Acid stimulation in carbonates: A laboratory test of a wormhole model based on Damköhler and Péclet numbers

Abstract

Acid stimulation has been used worldwide as a stimulation technique either by matrix acidizing to remove the near-wellbore permeability impairment which is referred to as formation damage or acid fracturing to enhance the connectivity between wells and reservoirs. Carbonate acid stimulation improves the near-wellbore permeability through the creation of deeply penetrating fluid pathways referred to as wormholes. The stimulation success depends on the length and width of these wormholes. Here, we test the results of a theoretical study which suggests that the effect of acid flow in a reactive porous medium can be fully defined by just two significant dimensionless numbers, the non-dimensional Damköhler and Péclet numbers. The approach was validated in an idealized numerical study and is here tested in a systematically controlled laboratory experiment for real carbonate rocks.

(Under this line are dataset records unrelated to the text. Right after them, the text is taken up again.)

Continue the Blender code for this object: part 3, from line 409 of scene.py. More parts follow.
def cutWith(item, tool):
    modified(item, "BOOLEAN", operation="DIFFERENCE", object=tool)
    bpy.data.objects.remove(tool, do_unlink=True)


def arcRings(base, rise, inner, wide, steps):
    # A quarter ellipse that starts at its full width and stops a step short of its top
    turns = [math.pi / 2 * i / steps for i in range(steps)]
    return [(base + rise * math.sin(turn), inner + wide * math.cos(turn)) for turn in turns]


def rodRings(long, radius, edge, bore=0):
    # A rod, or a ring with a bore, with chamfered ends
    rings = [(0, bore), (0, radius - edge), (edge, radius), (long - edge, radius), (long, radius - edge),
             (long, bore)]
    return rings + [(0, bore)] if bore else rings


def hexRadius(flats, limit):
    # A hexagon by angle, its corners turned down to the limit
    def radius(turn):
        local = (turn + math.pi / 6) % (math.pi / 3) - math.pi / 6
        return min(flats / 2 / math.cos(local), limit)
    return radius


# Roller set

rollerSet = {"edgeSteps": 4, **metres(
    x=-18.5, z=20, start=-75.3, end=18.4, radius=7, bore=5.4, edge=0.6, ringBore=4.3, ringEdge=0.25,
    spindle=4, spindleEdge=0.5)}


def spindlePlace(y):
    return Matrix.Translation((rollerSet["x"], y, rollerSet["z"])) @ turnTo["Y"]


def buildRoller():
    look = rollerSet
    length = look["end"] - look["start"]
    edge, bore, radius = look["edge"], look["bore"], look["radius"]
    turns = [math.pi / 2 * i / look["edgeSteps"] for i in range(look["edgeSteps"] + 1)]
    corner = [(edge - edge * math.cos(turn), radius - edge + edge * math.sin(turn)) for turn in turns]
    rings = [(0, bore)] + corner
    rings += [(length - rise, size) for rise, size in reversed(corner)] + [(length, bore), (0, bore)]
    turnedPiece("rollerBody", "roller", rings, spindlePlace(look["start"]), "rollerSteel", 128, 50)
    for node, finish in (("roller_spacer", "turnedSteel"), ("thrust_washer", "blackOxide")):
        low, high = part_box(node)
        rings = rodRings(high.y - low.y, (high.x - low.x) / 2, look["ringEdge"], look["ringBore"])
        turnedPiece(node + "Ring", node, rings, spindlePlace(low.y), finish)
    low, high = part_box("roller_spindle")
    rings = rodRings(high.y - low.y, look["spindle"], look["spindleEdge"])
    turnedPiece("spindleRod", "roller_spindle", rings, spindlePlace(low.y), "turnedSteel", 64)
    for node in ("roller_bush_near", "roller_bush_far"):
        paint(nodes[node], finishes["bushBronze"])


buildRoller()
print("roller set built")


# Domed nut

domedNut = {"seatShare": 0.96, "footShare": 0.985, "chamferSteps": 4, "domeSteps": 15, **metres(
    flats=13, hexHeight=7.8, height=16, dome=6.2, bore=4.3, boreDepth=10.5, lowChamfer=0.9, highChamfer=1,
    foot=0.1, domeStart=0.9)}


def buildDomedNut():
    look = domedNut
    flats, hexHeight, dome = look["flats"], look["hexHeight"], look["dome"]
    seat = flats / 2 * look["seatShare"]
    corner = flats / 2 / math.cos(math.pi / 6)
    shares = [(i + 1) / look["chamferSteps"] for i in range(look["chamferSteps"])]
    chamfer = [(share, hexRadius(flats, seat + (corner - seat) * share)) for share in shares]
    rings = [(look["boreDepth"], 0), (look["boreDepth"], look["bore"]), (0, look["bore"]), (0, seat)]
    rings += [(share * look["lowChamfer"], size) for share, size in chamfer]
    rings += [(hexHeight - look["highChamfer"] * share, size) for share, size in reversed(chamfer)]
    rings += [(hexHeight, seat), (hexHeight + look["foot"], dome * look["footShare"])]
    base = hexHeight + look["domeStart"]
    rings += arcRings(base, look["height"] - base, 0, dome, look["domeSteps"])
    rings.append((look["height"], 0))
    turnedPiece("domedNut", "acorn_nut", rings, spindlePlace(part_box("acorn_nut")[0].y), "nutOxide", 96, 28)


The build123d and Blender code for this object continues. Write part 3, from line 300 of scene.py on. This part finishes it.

In order to obtain statistically meaningful results, we pushed the envelope by testing the prediction of the critical point for the wormholing phenomenon in a difficult domain, where sufficient randomly distributed pathways exist such that the wormholing domain is rarely achieved. The result confirmed that for a randomly-structured highly porous media, the critical point for dissolution pattern formation including the wormholing phenomenon can be fully captured by a domain diagram of inverse Damköhler versus Péclet number as predicted by the theoretical model. The model also holds for moderately tight formations, however, breaks down when the natural permeability drops well below 100 mDarcy. We conclude that the result of this research can be applied to reliably predict the wormholes initiation and various dissolution structures under various injection rate and HCl-concentration.